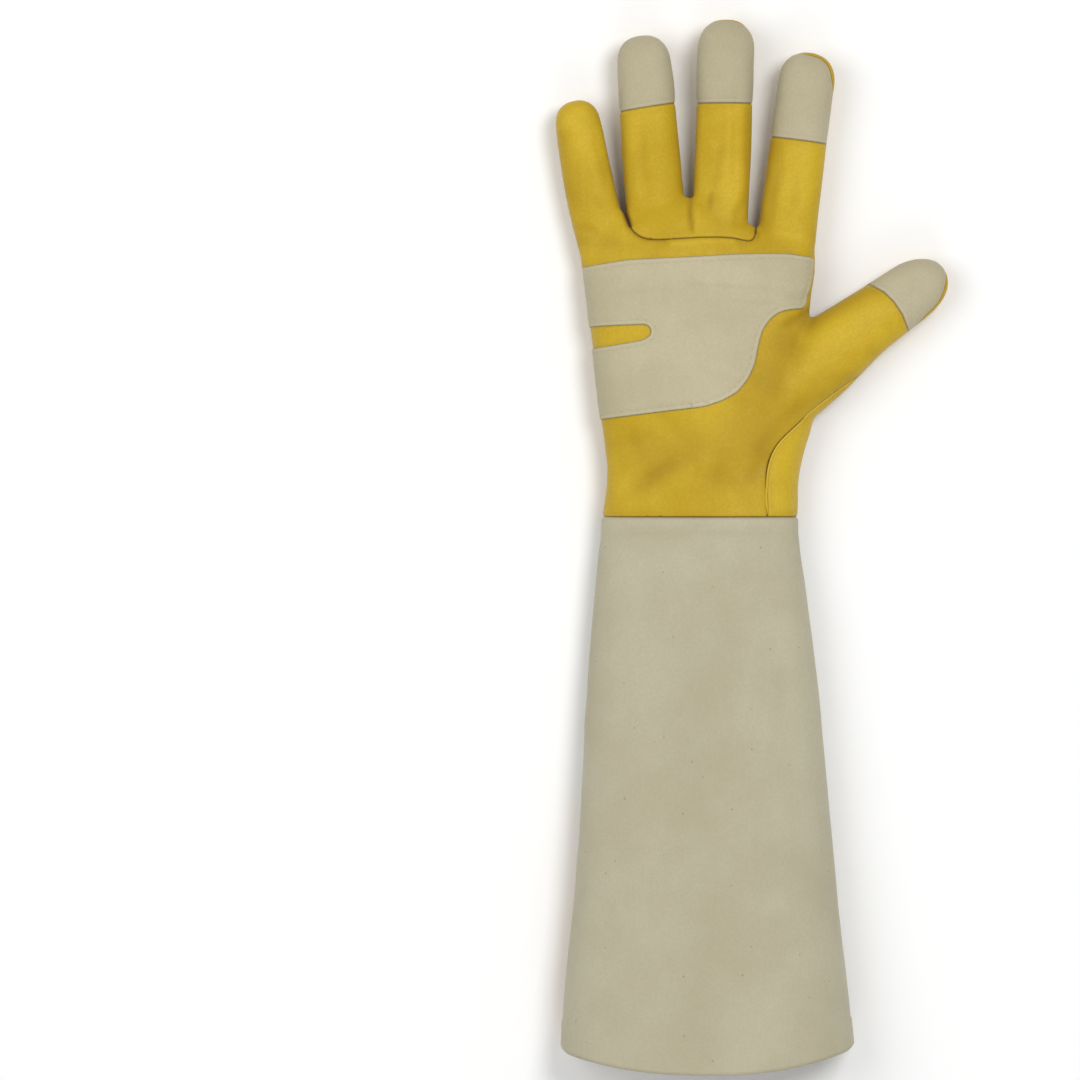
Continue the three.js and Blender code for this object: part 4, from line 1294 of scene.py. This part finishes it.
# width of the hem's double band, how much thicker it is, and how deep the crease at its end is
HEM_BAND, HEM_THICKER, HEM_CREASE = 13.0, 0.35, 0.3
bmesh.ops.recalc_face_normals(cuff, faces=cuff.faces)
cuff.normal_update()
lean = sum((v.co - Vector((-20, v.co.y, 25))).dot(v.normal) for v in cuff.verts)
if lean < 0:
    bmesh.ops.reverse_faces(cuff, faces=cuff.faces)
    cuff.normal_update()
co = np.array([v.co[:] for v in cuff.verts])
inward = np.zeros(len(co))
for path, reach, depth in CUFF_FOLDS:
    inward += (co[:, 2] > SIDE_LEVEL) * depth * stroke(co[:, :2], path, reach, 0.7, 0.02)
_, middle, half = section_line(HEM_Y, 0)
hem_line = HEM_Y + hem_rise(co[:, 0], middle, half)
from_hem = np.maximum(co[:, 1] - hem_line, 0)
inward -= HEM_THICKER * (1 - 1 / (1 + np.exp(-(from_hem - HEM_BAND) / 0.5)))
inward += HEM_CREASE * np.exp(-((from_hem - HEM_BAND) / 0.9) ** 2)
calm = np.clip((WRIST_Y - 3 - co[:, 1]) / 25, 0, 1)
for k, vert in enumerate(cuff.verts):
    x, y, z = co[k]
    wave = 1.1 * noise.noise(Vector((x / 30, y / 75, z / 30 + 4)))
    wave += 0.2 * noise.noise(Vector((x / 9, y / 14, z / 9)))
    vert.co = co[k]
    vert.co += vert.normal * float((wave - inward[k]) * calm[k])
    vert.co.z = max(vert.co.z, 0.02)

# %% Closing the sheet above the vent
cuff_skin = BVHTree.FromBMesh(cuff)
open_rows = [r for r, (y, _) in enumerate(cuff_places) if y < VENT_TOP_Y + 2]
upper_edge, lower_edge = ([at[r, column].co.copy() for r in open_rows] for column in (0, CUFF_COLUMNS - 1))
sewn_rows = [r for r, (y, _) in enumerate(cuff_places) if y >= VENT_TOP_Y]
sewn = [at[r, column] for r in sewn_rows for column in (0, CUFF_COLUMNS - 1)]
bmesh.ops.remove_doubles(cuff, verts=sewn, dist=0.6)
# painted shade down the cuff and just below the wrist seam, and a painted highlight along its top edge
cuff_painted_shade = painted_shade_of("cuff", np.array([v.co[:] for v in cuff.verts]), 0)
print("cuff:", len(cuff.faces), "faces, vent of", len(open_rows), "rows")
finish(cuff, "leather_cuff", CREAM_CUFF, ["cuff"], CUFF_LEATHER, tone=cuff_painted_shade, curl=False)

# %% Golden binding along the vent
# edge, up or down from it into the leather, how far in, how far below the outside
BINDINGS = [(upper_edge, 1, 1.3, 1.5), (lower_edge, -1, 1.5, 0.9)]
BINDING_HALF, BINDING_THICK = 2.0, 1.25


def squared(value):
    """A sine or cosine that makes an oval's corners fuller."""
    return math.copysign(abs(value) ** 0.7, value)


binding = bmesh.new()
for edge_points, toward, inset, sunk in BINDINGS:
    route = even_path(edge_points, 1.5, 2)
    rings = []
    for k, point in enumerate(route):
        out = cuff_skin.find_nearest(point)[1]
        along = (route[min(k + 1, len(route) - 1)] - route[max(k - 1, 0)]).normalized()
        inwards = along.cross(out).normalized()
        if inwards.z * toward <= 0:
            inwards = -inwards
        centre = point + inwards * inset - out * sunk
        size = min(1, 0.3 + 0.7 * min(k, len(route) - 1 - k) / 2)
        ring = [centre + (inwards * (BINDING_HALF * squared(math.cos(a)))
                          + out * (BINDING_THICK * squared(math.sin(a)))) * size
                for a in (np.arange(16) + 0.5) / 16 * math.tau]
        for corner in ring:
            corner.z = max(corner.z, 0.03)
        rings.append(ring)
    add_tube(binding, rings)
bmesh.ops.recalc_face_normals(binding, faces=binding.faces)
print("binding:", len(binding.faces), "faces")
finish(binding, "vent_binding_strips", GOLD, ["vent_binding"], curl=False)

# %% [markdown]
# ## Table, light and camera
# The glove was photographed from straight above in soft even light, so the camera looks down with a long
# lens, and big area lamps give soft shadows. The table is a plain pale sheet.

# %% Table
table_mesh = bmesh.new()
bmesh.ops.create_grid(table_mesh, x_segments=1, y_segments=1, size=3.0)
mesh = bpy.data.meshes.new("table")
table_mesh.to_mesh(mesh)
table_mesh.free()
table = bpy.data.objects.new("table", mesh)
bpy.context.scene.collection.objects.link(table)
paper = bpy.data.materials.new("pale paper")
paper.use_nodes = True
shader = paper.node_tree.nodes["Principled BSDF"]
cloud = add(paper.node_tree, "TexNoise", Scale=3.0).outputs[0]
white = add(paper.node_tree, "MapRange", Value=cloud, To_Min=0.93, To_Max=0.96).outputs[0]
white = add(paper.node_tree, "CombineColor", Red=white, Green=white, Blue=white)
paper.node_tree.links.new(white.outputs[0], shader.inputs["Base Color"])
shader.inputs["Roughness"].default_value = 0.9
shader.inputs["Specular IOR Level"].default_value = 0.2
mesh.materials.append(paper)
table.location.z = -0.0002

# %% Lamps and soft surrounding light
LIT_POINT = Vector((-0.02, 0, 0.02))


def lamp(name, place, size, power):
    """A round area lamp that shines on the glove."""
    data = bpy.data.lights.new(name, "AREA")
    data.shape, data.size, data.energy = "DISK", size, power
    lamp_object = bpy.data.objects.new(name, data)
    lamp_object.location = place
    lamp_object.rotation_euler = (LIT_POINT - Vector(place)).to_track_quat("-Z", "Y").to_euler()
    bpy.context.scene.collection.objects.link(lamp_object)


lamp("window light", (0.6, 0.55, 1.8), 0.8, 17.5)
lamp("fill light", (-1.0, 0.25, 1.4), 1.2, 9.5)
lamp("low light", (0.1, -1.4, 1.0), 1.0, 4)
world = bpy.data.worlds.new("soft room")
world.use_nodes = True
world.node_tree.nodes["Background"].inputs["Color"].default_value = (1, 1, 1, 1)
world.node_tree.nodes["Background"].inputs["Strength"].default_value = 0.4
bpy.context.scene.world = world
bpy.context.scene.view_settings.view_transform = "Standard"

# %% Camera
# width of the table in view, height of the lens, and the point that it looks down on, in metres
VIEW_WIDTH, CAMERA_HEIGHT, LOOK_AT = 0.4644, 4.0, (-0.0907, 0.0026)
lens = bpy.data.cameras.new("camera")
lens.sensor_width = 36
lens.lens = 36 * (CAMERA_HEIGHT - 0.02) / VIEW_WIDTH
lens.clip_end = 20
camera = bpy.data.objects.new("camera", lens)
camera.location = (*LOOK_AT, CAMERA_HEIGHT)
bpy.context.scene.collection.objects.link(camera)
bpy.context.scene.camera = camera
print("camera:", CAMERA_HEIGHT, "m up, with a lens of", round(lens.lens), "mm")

==

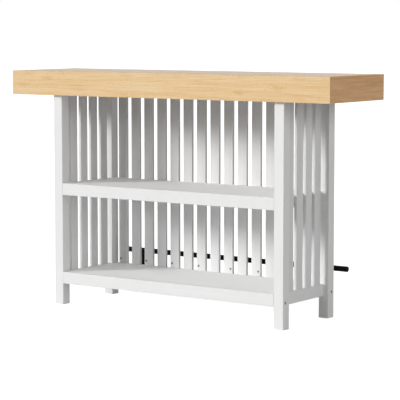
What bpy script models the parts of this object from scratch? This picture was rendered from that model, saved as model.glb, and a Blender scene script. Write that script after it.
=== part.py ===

• [EXERCISE]: Look over the listing above. Pick out and copy every line that includes "Blender".

• [THE ANSWER]:
Continue the three.js and Blender code for this object: part 4, from line 1294 of scene.py. This part finishes it.
What bpy script models the parts of this object from scratch? This picture was rendered from that model, saved as model.glb, and a Blender scene script. Write that script after it.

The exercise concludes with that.